Exercise data -
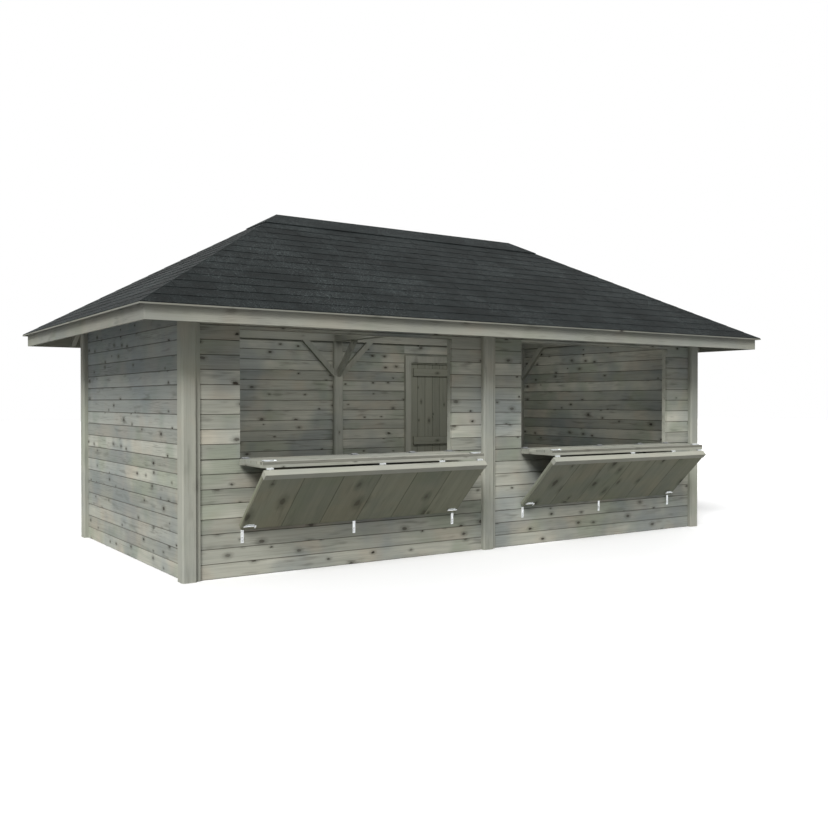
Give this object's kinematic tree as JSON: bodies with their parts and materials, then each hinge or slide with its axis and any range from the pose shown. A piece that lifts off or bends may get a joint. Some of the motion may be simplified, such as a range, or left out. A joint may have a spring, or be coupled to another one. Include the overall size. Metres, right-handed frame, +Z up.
{
  "type": "wooden market hut",
  "caption": "Timber market hut with a hip roof of dark shingles, board walls between posts, a ledged back door and two serving hatches whose leaves fold down into counters.",
  "frame": {"origin": "middle of the footprint on the ground", "axes": "+X to the right along the long front, +Y from the front to the back, +Z up"},
  "size_m": [6.934, 3.9665, 3.2603],
  "materials": {
    "post_timber": "rough sawn, weathered grey-green",
    "wall_boards": "planed, weathered grey-green",
    "interior_timber": "rough sawn",
    "hatch_boards": "planed, weathered",
    "door_boards": "planed, weathered",
    "fascia_boards": "planed, weathered grey",
    "roof_boards": "rough sawn",
    "bitumen_shingles": "gritty matte",
    "zinc_steel": "bright zinc plated"
  },
  "bodies": {
    "hut": {"front_posts": "post_timber", "back_posts": "post_timber", "long_wall_plates": "interior_timber", "end_wall_plates": "interior_timber", "tie_beam": "interior_timber", "braces": "interior_timber", "hatch_frames": "interior_timber", "door_frame": "interior_timber", "rafters": "interior_timber", "hip_rafters": "interior_timber", "ridge_board": "interior_timber", "front_wall_left_lower": "wall_boards", "front_wall_left_beside_hatch": "wall_boards", "front_wall_right_lower": "wall_boards", "front_wall_right_beside_hatch": "wall_boards", "front_wall_over_hatches": "wall_boards", "cover_battens": "wall_boards", "back_wall_left": "wall_boards", "back_wall_beside_door": "wall_boards", "back_wall_over_door": "wall_boards", "left_wall": "wall_boards", "right_wall": "wall_boards", "long_fascias": "fascia_boards", "end_fascias": "fascia_boards", "roof_boarding_front": "roof_boards", "roof_boarding_back": "roof_boards", "roof_boarding_left": "roof_boards", "roof_boarding_right": "roof_boards", "roofing_front": "bitumen_shingles", "roofing_back": "bitumen_shingles", "roofing_left": "bitumen_shingles", "roofing_right": "bitumen_shingles", "ridge_cap": "bitumen_shingles", "wall_fittings": "zinc_steel", "door_hinge_plates": "zinc_steel"},
    "left_counter_leaf": {"left_counter": "hatch_boards", "left_counter_fittings": "zinc_steel"},
    "left_support": {"left_support_leaf": "hatch_boards", "left_support_fittings": "zinc_steel"},
    "right_counter_leaf": {"right_counter": "hatch_boards", "right_counter_fittings": "zinc_steel"},
    "right_support": {"right_support_leaf": "hatch_boards", "right_support_fittings": "zinc_steel"},
    "door": {"door_leaf": "door_boards", "door_fittings": "zinc_steel"}
  },
  "joints": [
    {"name": "left_counter_fold", "type": "hinge", "parent": "hut", "child": "left_counter_leaf", "pos_m": [-1.455, -1.479, 0.953], "axis": [-1, 0, 0], "range_deg": [0, 90]},
    {"name": "left_support_fold", "type": "hinge", "parent": "left_counter_leaf", "child": "left_support", "pos_m": [-1.455, -1.943, 0.891], "axis": [-1, 0, 0], "range_deg": [0, 135.3]},
    {"name": "right_counter_fold", "type": "hinge", "parent": "hut", "child": "right_counter_leaf", "pos_m": [1.485, -1.479, 0.953], "axis": [-1, 0, 0], "range_deg": [0, 90]},
    {"name": "right_support_fold", "type": "hinge", "parent": "right_counter_leaf", "child": "right_support", "pos_m": [1.485, -1.943, 0.891], "axis": [-1, 0, 0], "range_deg": [0, 135.3]},
    {"name": "door_swing", "type": "hinge", "parent": "hut", "child": "door", "pos_m": [1.8805, 1.477, 0.95], "axis": [0, 0, -1], "range_deg": [0, 105]}
  ]
}
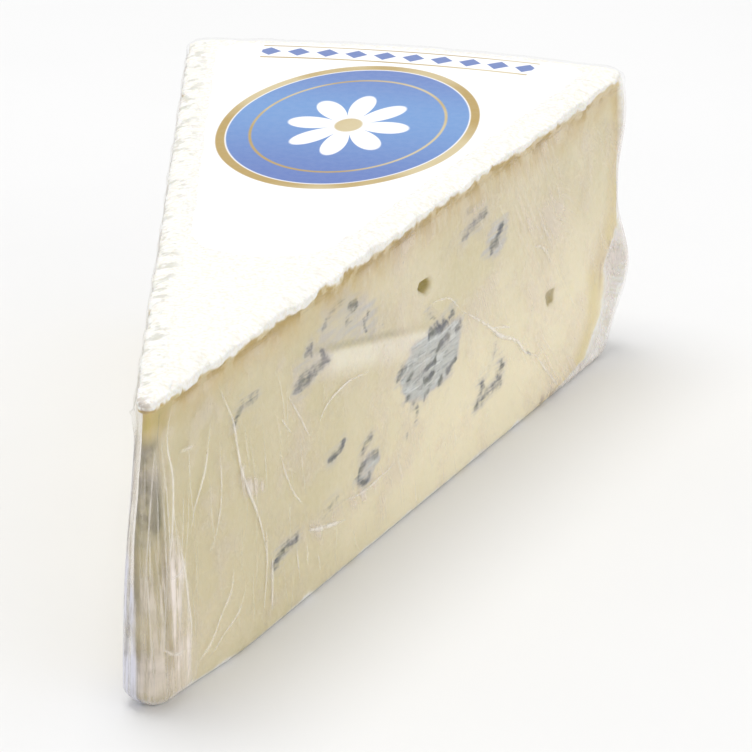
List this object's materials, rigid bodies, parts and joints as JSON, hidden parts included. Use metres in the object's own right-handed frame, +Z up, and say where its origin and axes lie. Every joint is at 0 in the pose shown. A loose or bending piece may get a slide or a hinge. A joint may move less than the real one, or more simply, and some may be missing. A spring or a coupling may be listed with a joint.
{
  "type": "blue brie wedge",
  "caption": "Wedge of blue-veined brie in clear film, with a white rind, blue mould in the cut face and a paper label on top.",
  "frame": {"origin": "middle of the base of the bounding box, on the surface the wedge stands on", "axes": "+Y from the blunt point to the rind back, +X to the right of it, +Z up through the cheese's height"},
  "size_m": [0.0592, 0.128, 0.0388],
  "materials": {
    "cheese": "cream paste with blue mould veins and a white velvety rind, all under tight clear film",
    "label": null,
    "film": "thin clear wrapping film, glossy, with fine creases and pleats"
  },
  "bodies": {
    "root": {"wedge": "cheese", "label": "label"}
  },
  "joints": []
}
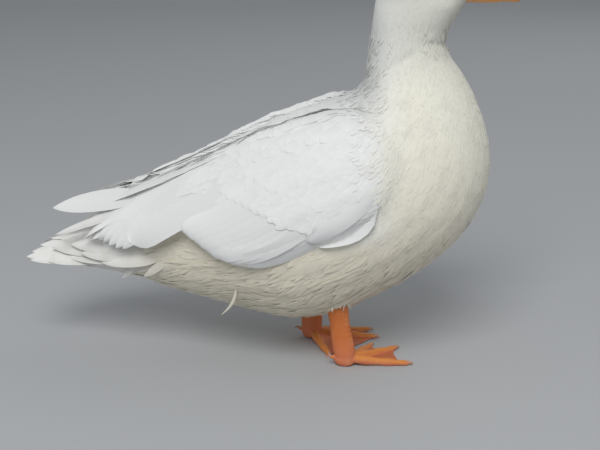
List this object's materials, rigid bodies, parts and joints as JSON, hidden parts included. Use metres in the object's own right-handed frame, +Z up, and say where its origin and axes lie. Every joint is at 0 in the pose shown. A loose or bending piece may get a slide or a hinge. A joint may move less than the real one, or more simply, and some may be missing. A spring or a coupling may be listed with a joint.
{
  "type": "white domestic duck",
  "caption": "Still life-size small white domestic duck standing on both webbed feet, with folded wings, pointed tail, short neck and flat orange bill.",
  "frame": {"origin": "middle of the base of the whole bird, on the ground it stands on", "axes": "+Z up, +X towards the bill, +Y towards the bird's left side"},
  "size_m": [0.3462, 0.1504, 0.299],
  "materials": {
    "plumage": "soft cream-white contour feathers over flesh",
    "wing_feathers": "smooth cool-white wing coverts and flight feathers",
    "quills": "stiff pointed white flight and tail feathers",
    "bill": "orange horn with a soft satin skin, paler at the nail",
    "leg_skin": "bright orange scaled skin, pinkish at the joints",
    "claw": "pale horn",
    "eye": "wet dark grey-blue iris with a black pupil"
  },
  "bodies": {
    "root": {"trunk": "plumage", "neck": "plumage", "head": "plumage", "bill_upper": "bill", "bill_lower": "bill", "eye_right": "eye", "eye_left": "eye", "wing_right": "wing_feathers", "wing_left": "wing_feathers", "wing_quills_right": "quills", "wing_quills_left": "quills", "tail": "quills", "shank_right": "leg_skin", "shank_left": "leg_skin", "foot_right": "leg_skin", "foot_left": "leg_skin", "claw_right_outer": "claw", "claw_right_middle": "claw", "claw_right_inner": "claw", "claw_right_hind": "claw", "claw_left_outer": "claw", "claw_left_middle": "claw", "claw_left_inner": "claw", "claw_left_hind": "claw"}
  },
  "joints": []
}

What is needed -
Using the material above, print every entry exactly as written.

Solution to the exercise -
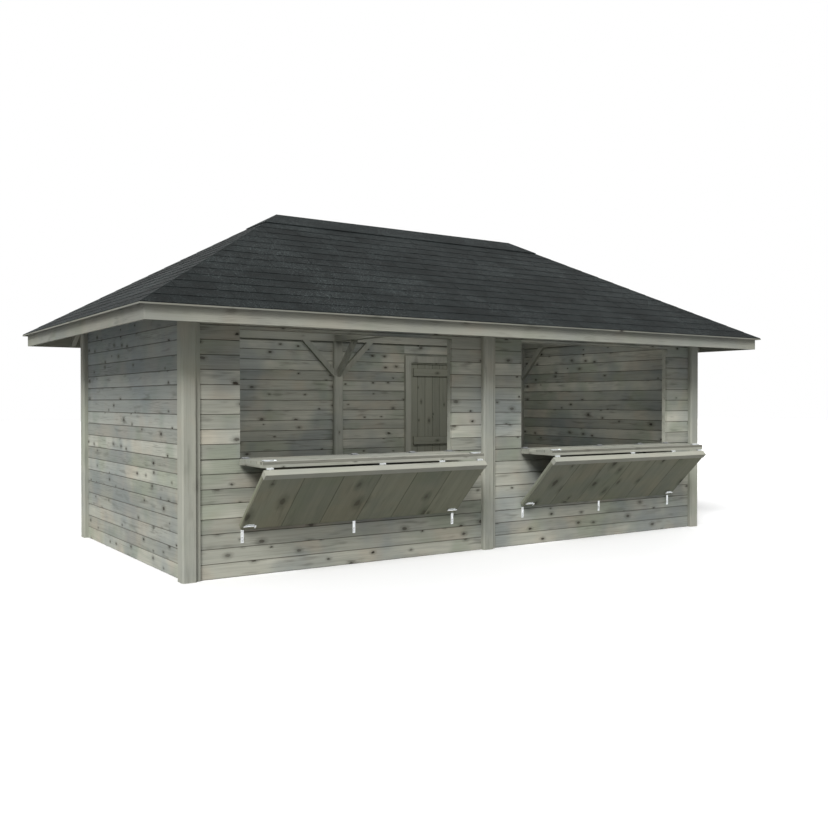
Give this object's kinematic tree as JSON: bodies with their parts and materials, then each hinge or slide with its axis and any range from the pose shown. A piece that lifts off or bends may get a joint. Some of the motion may be simplified, such as a range, or left out. A joint may have a spring, or be coupled to another one. Include the overall size. Metres, right-handed frame, +Z up.
{
  "type": "wooden market hut",
  "caption": "Timber market hut with a hip roof of dark shingles, board walls between posts, a ledged back door and two serving hatches whose leaves fold down into counters.",
  "frame": {"origin": "middle of the footprint on the ground", "axes": "+X to the right along the long front, +Y from the front to the back, +Z up"},
  "size_m": [6.934, 3.9665, 3.2603],
  "materials": {
    "post_timber": "rough sawn, weathered grey-green",
    "wall_boards": "planed, weathered grey-green",
    "interior_timber": "rough sawn",
    "hatch_boards": "planed, weathered",
    "door_boards": "planed, weathered",
    "fascia_boards": "planed, weathered grey",
    "roof_boards": "rough sawn",
    "bitumen_shingles": "gritty matte",
    "zinc_steel": "bright zinc plated"
  },
  "bodies": {
    "hut": {"front_posts": "post_timber", "back_posts": "post_timber", "long_wall_plates": "interior_timber", "end_wall_plates": "interior_timber", "tie_beam": "interior_timber", "braces": "interior_timber", "hatch_frames": "interior_timber", "door_frame": "interior_timber", "rafters": "interior_timber", "hip_rafters": "interior_timber", "ridge_board": "interior_timber", "front_wall_left_lower": "wall_boards", "front_wall_left_beside_hatch": "wall_boards", "front_wall_right_lower": "wall_boards", "front_wall_right_beside_hatch": "wall_boards", "front_wall_over_hatches": "wall_boards", "cover_battens": "wall_boards", "back_wall_left": "wall_boards", "back_wall_beside_door": "wall_boards", "back_wall_over_door": "wall_boards", "left_wall": "wall_boards", "right_wall": "wall_boards", "long_fascias": "fascia_boards", "end_fascias": "fascia_boards", "roof_boarding_front": "roof_boards", "roof_boarding_back": "roof_boards", "roof_boarding_left": "roof_boards", "roof_boarding_right": "roof_boards", "roofing_front": "bitumen_shingles", "roofing_back": "bitumen_shingles", "roofing_left": "bitumen_shingles", "roofing_right": "bitumen_shingles", "ridge_cap": "bitumen_shingles", "wall_fittings": "zinc_steel", "door_hinge_plates": "zinc_steel"},
    "left_counter_leaf": {"left_counter": "hatch_boards", "left_counter_fittings": "zinc_steel"},
    "left_support": {"left_support_leaf": "hatch_boards", "left_support_fittings": "zinc_steel"},
    "right_counter_leaf": {"right_counter": "hatch_boards", "right_counter_fittings": "zinc_steel"},
    "right_support": {"right_support_leaf": "hatch_boards", "right_support_fittings": "zinc_steel"},
    "door": {"door_leaf": "door_boards", "door_fittings": "zinc_steel"}
  },
  "joints": [
    {"name": "left_counter_fold", "type": "hinge", "parent": "hut", "child": "left_counter_leaf", "pos_m": [-1.455, -1.479, 0.953], "axis": [-1, 0, 0], "range_deg": [0, 90]},
    {"name": "left_support_fold", "type": "hinge", "parent": "left_counter_leaf", "child": "left_support", "pos_m": [-1.455, -1.943, 0.891], "axis": [-1, 0, 0], "range_deg": [0, 135.3]},
    {"name": "right_counter_fold", "type": "hinge", "parent": "hut", "child": "right_counter_leaf", "pos_m": [1.485, -1.479, 0.953], "axis": [-1, 0, 0], "range_deg": [0, 90]},
    {"name": "right_support_fold", "type": "hinge", "parent": "right_counter_leaf", "child": "right_support", "pos_m": [1.485, -1.943, 0.891], "axis": [-1, 0, 0], "range_deg": [0, 135.3]},
    {"name": "door_swing", "type": "hinge", "parent": "hut", "child": "door", "pos_m": [1.8805, 1.477, 0.95], "axis": [0, 0, -1], "range_deg": [0, 105]}
  ]
}
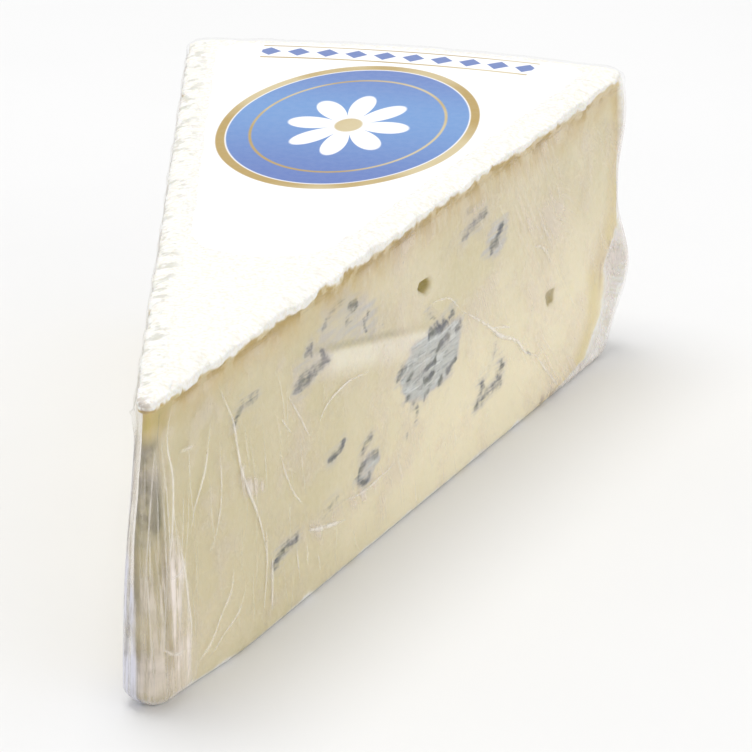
List this object's materials, rigid bodies, parts and joints as JSON, hidden parts included. Use metres in the object's own right-handed frame, +Z up, and say where its origin and axes lie. Every joint is at 0 in the pose shown. A loose or bending piece may get a slide or a hinge. A joint may move less than the real one, or more simply, and some may be missing. A spring or a coupling may be listed with a joint.
{
  "type": "blue brie wedge",
  "caption": "Wedge of blue-veined brie in clear film, with a white rind, blue mould in the cut face and a paper label on top.",
  "frame": {"origin": "middle of the base of the bounding box, on the surface the wedge stands on", "axes": "+Y from the blunt point to the rind back, +X to the right of it, +Z up through the cheese's height"},
  "size_m": [0.0592, 0.128, 0.0388],
  "materials": {
    "cheese": "cream paste with blue mould veins and a white velvety rind, all under tight clear film",
    "label": null,
    "film": "thin clear wrapping film, glossy, with fine creases and pleats"
  },
  "bodies": {
    "root": {"wedge": "cheese", "label": "label"}
  },
  "joints": []
}
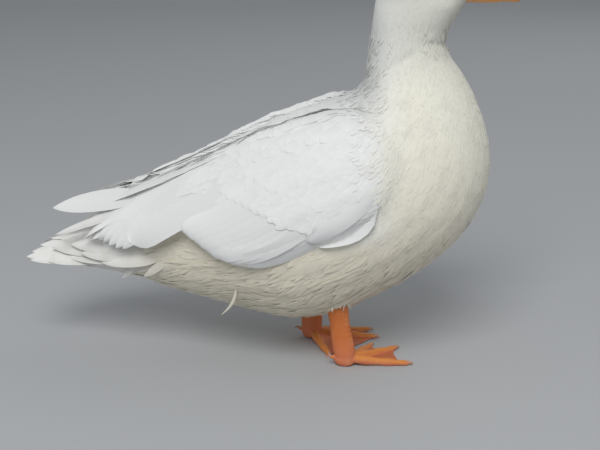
List this object's materials, rigid bodies, parts and joints as JSON, hidden parts included. Use metres in the object's own right-handed frame, +Z up, and say where its origin and axes lie. Every joint is at 0 in the pose shown. A loose or bending piece may get a slide or a hinge. A joint may move less than the real one, or more simply, and some may be missing. A spring or a coupling may be listed with a joint.
{
  "type": "white domestic duck",
  "caption": "Still life-size small white domestic duck standing on both webbed feet, with folded wings, pointed tail, short neck and flat orange bill.",
  "frame": {"origin": "middle of the base of the whole bird, on the ground it stands on", "axes": "+Z up, +X towards the bill, +Y towards the bird's left side"},
  "size_m": [0.3462, 0.1504, 0.299],
  "materials": {
    "plumage": "soft cream-white contour feathers over flesh",
    "wing_feathers": "smooth cool-white wing coverts and flight feathers",
    "quills": "stiff pointed white flight and tail feathers",
    "bill": "orange horn with a soft satin skin, paler at the nail",
    "leg_skin": "bright orange scaled skin, pinkish at the joints",
    "claw": "pale horn",
    "eye": "wet dark grey-blue iris with a black pupil"
  },
  "bodies": {
    "root": {"trunk": "plumage", "neck": "plumage", "head": "plumage", "bill_upper": "bill", "bill_lower": "bill", "eye_right": "eye", "eye_left": "eye", "wing_right": "wing_feathers", "wing_left": "wing_feathers", "wing_quills_right": "quills", "wing_quills_left": "quills", "tail": "quills", "shank_right": "leg_skin", "shank_left": "leg_skin", "foot_right": "leg_skin", "foot_left": "leg_skin", "claw_right_outer": "claw", "claw_right_middle": "claw", "claw_right_inner": "claw", "claw_right_hind": "claw", "claw_left_outer": "claw", "claw_left_middle": "claw", "claw_left_inner": "claw", "claw_left_hind": "claw"}
  },
  "joints": []
}